There was a real chance this would be the last Doctor Who I’d write

steven Moffat sips a Coke and contemplat­es this year’s Doctor Who Christmas special, the sixth he’s placed beneath the nation’s tree. Is the festive season the gift that keeps on giving for a Time Lord, asks SFX, or is it a struggle to find yet another frosty, tinsel-hearted tale to tell?

“I didn’t really bother this year to come up with a seasonal angle,” the showrunner confesses with a smile. “It’s frontloade­d with a lot of Christmas imagery: Christmas Day, TARDIS covered in icicles, a snowy street, Christmas lights. But then once we get into the action you sort of forget that it’s Christmas. It’s Christmas in the sense that it’s a fast-moving comedy romp Doctor Who.”

By all accounts it’s officially more of a hoot than the Queen’s Speech, teaming Peter Capaldi’s Doctor with spoiler-shushing old flame River Song while finding room for Brit comedy stars Matt Lucas and Greg Davies. Moffat has more on his mind than this Christmas gift, though. He’s here to unwrap the future of television, the future of Doctor

Who and his own future as the man who holds the TARDIS key… You’ve paired River Song with Peter’s Doctor. Did you always intend to put the two of them together or did you genuinely think her story was done?

I pretty much thought we were finished with River but I always loved writing her. It’s quite hard not to write her anymore. I was very tired when I came to write this. I thought there was a real chance that this would be the last Doctor Who I’d ever write. I thought, “Oh, River would cheer me up. And if it cheers me up maybe it’ll cheer other people up.” That perked me up – and also the idea of the Doctor meeting River when this is the unlicensed regenerati­on cycle. River doesn’t know it’s him for quite a long time so that’s quite a lot of fun.
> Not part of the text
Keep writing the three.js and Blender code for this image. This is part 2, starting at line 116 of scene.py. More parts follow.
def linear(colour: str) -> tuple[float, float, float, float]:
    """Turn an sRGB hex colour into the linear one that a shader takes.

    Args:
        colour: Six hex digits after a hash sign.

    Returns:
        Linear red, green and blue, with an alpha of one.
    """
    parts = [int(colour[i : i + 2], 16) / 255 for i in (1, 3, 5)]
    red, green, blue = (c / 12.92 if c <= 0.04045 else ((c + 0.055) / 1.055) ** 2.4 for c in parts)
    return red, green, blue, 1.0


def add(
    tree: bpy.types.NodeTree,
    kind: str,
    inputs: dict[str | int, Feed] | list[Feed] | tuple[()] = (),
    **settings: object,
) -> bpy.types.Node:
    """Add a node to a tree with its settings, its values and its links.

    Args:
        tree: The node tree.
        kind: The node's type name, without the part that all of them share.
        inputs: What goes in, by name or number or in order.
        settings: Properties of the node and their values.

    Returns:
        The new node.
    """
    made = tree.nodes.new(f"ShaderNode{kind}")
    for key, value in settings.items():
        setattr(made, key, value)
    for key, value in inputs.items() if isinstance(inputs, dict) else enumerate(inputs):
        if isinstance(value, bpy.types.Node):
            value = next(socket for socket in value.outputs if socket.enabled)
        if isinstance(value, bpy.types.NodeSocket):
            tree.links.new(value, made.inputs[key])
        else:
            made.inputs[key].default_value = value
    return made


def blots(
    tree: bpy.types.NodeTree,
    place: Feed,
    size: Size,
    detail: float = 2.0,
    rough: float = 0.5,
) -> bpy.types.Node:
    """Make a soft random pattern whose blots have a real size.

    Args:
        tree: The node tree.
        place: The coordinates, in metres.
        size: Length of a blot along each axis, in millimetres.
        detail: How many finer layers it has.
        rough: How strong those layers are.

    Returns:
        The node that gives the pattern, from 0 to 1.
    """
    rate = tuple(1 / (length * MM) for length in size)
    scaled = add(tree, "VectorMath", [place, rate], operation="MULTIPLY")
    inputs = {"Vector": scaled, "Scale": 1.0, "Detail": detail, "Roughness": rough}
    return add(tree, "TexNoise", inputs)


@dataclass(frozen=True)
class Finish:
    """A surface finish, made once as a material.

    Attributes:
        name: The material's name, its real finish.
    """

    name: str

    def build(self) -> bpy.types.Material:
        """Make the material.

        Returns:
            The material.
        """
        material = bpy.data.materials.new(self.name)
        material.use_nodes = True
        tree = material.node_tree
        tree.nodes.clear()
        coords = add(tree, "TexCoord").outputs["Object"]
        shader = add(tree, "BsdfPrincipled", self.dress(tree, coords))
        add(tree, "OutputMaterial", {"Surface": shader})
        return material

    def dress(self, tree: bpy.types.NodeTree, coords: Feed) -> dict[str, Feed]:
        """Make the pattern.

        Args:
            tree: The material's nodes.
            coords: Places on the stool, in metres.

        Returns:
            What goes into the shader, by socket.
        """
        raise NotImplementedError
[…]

Imagine turning up and meeting your wife and your wife doesn’t know it’s you! How does she behave? There are many hints throughout the time they’ve known each other that she doesn’t behave as impeccably when he’s not looking. So this is full-on River Song.

Can you keep River’s timeline in your head?
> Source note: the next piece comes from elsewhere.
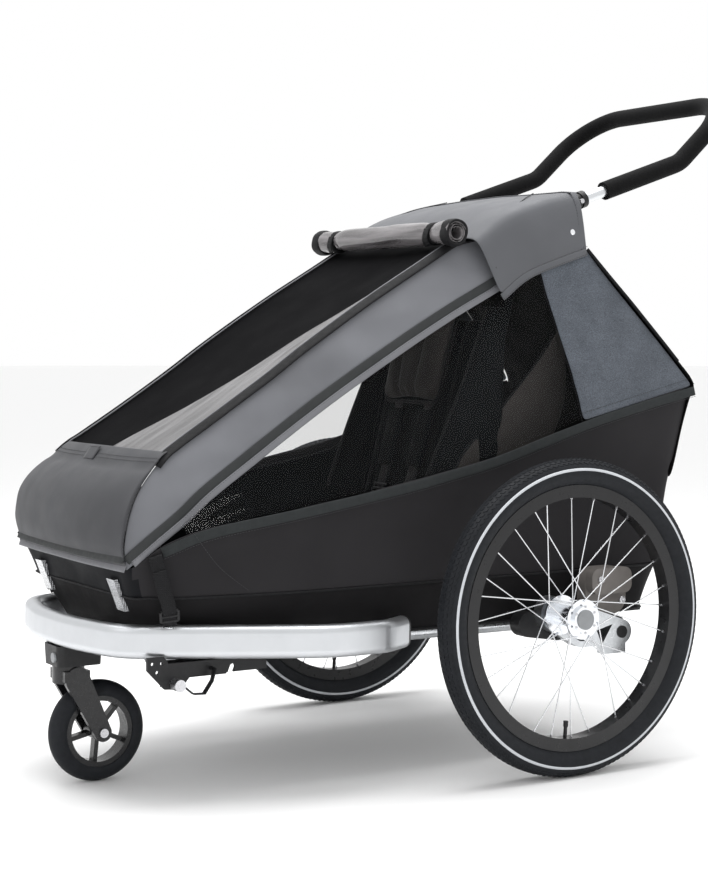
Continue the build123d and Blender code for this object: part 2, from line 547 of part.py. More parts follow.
def sleeve_point(distance):
    """Point on the handle axis, measured rearwards from the mouth of the sleeve."""
    return (SLEEVE_END_X - distance * math.cos(HANDLE_SLOPE), HANDLE_HALF,
            SLEEVE_END_Z + distance * math.sin(HANDLE_SLOPE))


def make_handle():
    bend = sleeve_point(HANDLE_BEND)
    corner = (bend[0] - GRIP_RISE * math.cos(GRIP_SLOPE), HANDLE_HALF, bend[2] + GRIP_RISE * math.sin(GRIP_SLOPE))
    radii = [60, CROSSBAR_RADIUS, CROSSBAR_RADIUS, 60]

    def route(start):
        left = [sleeve_point(start), bend, corner]
        return left + [(x, -y, z) for x, y, z in reversed(left)]

    bar = pipe(route(-HANDLE_INSIDE), radii, HANDLE_TUBE_R, wall=1.5)
    pin_x, _, pin_z = sleeve_point(-16)
    forward = (math.cos(HANDLE_SLOPE), -math.sin(HANDLE_SLOPE))
    middle = Pos(pin_x + forward[0] * HANDLE_TRAVEL / 2, pin_z + forward[1] * HANDLE_TRAVEL / 2)
    slot = middle * SlotCenterToCenter(HANDLE_TRAVEL, 2 * (SNAP_R + 0.2), rotation=-math.degrees(HANDLE_SLOPE))
    slot = y_prism(slot, HANDLE_HALF, HANDLE_HALF + 20)
    keep("handle_bar", bar - slot - flip(slot))
    grip = pipe(route(GRIP_GAP), radii, GRIP_R, wall=GRIP_R - HANDLE_TUBE_R - 0.2)
    keep("handle_grip", grip)

    sleeve = rod(sleeve_point(-SLEEVE_LENGTH), sleeve_point(0), SLEEVE_R)
    mouth = rod(sleeve_point(-10), sleeve_point(0), SLEEVE_R + 2)
    bore = rod(sleeve_point(-SLEEVE_LENGTH - 5), sleeve_point(5), HANDLE_TUBE_R + RUN_FIT)
    lug = block(-78, -14, BACK_HALF + BACK_EYE_HALF + 1, HANDLE_HALF + SLEEVE_R, 834, 884)
    rail_room = rod((145, RAIL_HALF, 747), (-66.3, RAIL_HALF, 858.1), RAIL_R + 0.1)
    hinge_room = y_cylinder(BACK_PIVOT_X, BACK_PIVOT_Z, 100, RAIL_HALF, HINGE_PIN_R + RUN_FIT)
    snap_room = y_cylinder(pin_x, pin_z, HANDLE_HALF, HANDLE_HALF + 30, SNAP_R + RUN_FIT)
    keep_sleeve = sleeve + mouth + lug - bore - rail_room - hinge_room - snap_room
    keep("handle_sleeves", keep_sleeve, flip(keep_sleeve))
    snap = y_cylinder(pin_x, pin_z, HANDLE_HALF + HANDLE_TUBE_R - 1.2, HANDLE_HALF + SLEEVE_R + SNAP_TRAVEL + 1, SNAP_R)
    both("snap_left", "snap_right", snap)


def make_backrest():
    run_x, run_z = BACK_FOOT_X - BACK_PIVOT_X, BACK_FOOT_Z - BACK_PIVOT_Z
    length = math.hypot(run_x, run_z)
    along = (run_x / length, run_z / length)
    front = (-along[1], along[0])

    def place(s, n):
        return (BACK_PIVOT_X + s * along[0] + n * front[0], BACK_PIVOT_Z + s * along[1] + n * front[1])

    def slab(s0, s1, n0, n1, y0, y1):
        outline = Polyline(place(s0, n0), place(s1, n0), place(s1, n1), place(s0, n1), close=True)
        return y_prism(make_face(outline), y0, y1)

    leg = rod((BACK_PIVOT_X, BACK_HALF, BACK_PIVOT_Z), (BACK_FOOT_X, BACK_HALF, BACK_FOOT_Z), BACK_TUBE_R)
    eye = y_cylinder(BACK_PIVOT_X, BACK_PIVOT_Z, BACK_HALF - BACK_EYE_HALF, BACK_HALF + BACK_EYE_HALF,
                     BACK_TUBE_R + 2)
    leg = leg + eye - y_cylinder(BACK_PIVOT_X, BACK_PIVOT_Z, 100, 200, HINGE_PIN_R + RUN_FIT)
    bars = []
    for s in (150, 420):
        x, z = place(s, 0)
        bars.append(y_cylinder(x, z, -BACK_HALF, BACK_HALF, BACK_CROSS_R))
    keep("backrest_frame", leg + bars[0] + bars[1] + flip(leg))
    pin = y_cylinder(BACK_PIVOT_X, BACK_PIVOT_Z, BACK_HALF - 11, RAIL_HALF - RAIL_R - 0.5, HINGE_PIN_R)
    keep("backrest_pivot_pins", pin, flip(pin))

    pad_back, pad_front = BACK_TUBE_R + CLEAR, 32.0
    keep("backrest_pad", slab(130, 500, pad_back, pad_front, -132, 132))
    keep("headrest", fillet(slab(104, 286, pad_front + CLEAR, pad_front + 34, -92, 92).edges(), 12))
    straps = [slab(300, 470, pad_front + CLEAR, pad_front + 3, y - 16, y + 16) for y in (-45, 45)]
    keep("harness_straps", *straps)
    wing = slab(150, 480, pad_front + CLEAR, pad_front + 42, 112, 128)
    keep("side_wings", wing, flip(wing))


def make_seat():
    floor = FLOOR_Z + FLOOR_THICK
    seat = block(120, 430, -134, 134, floor + CLEAR, floor + 60)
    keep("seat_pad", fillet(seat.edges().group_by(Axis.Z)[-1], 14))
    keep("harness_buckle", block(236, 286, -22, 22, floor + 60 + CLEAR, floor + 76))
    face = BACK_FOOT_X - BACK_TUBE_R - 4
    latch = block(face - 14, face, BACK_HALF - 12, BACK_HALF + 12, floor, BACK_FOOT_Z + 6)
    keep("latch_brackets", latch, flip(latch))


make_floor()
make_bumper()
make_wheels()
make_suspension()
make_caster()
make_tub()
make_canopy()
make_side_fabric()
make_front_trim()
make_receiver()
make_roof_frame()
make_handle()
make_backrest()
make_seat()

for name, shapes in nodes.items():
    moved = [Pos(ORIGIN_SHIFT, 0, 0) * shape for shape in shapes]
    export_step(moved[0] if len(moved) == 1 else Compound(children=moved), f"parts/{name}.step")
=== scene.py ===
import bpy
import bmesh
import math
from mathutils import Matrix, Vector, noise


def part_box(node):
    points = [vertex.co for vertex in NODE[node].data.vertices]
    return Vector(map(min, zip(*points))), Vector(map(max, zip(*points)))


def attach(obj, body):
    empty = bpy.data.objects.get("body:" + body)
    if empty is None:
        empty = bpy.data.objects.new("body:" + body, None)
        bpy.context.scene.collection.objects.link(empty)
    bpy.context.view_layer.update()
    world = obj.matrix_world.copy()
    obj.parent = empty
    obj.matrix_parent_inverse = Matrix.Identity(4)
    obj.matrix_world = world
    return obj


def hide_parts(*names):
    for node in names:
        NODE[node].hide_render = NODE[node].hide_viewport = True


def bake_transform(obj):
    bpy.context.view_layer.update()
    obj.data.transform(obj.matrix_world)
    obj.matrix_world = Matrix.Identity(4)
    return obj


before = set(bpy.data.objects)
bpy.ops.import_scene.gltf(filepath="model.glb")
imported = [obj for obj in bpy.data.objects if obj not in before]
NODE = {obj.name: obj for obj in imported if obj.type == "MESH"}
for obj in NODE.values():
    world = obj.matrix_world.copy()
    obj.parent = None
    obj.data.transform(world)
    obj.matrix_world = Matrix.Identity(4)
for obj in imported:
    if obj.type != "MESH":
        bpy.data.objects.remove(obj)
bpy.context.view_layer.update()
tyre_low, tyre_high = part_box("tyre_left")
AXLE_X = (tyre_low.x + tyre_high.x) / 2
scene = bpy.context.scene
SIDES = (("left", 1), ("right", -1))


def P(x, y, z):
    """Point given in millimetres from the ground under the rear axle, in the row frame in metres."""
    return Vector((AXLE_X + x / 1000, y / 1000, z / 1000))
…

I did have to go back and bone up on a number of elements – you’ll be able to tell which ones when you see it. It actually slots in shortly after “The Angels Take Manhattan” from her point of view, and we make that explicit in the show, for people who are taking notes! It’s not as hard as the dialogue delights in making it seem. We see it in the wrong order but you can put it in the right order quite easily. You have to keep these things functionin­g in the moment. What do people remember? Slightly more than you think they will, and less than you would wish that they would.

So you came close to not carrying on with Doctor Who?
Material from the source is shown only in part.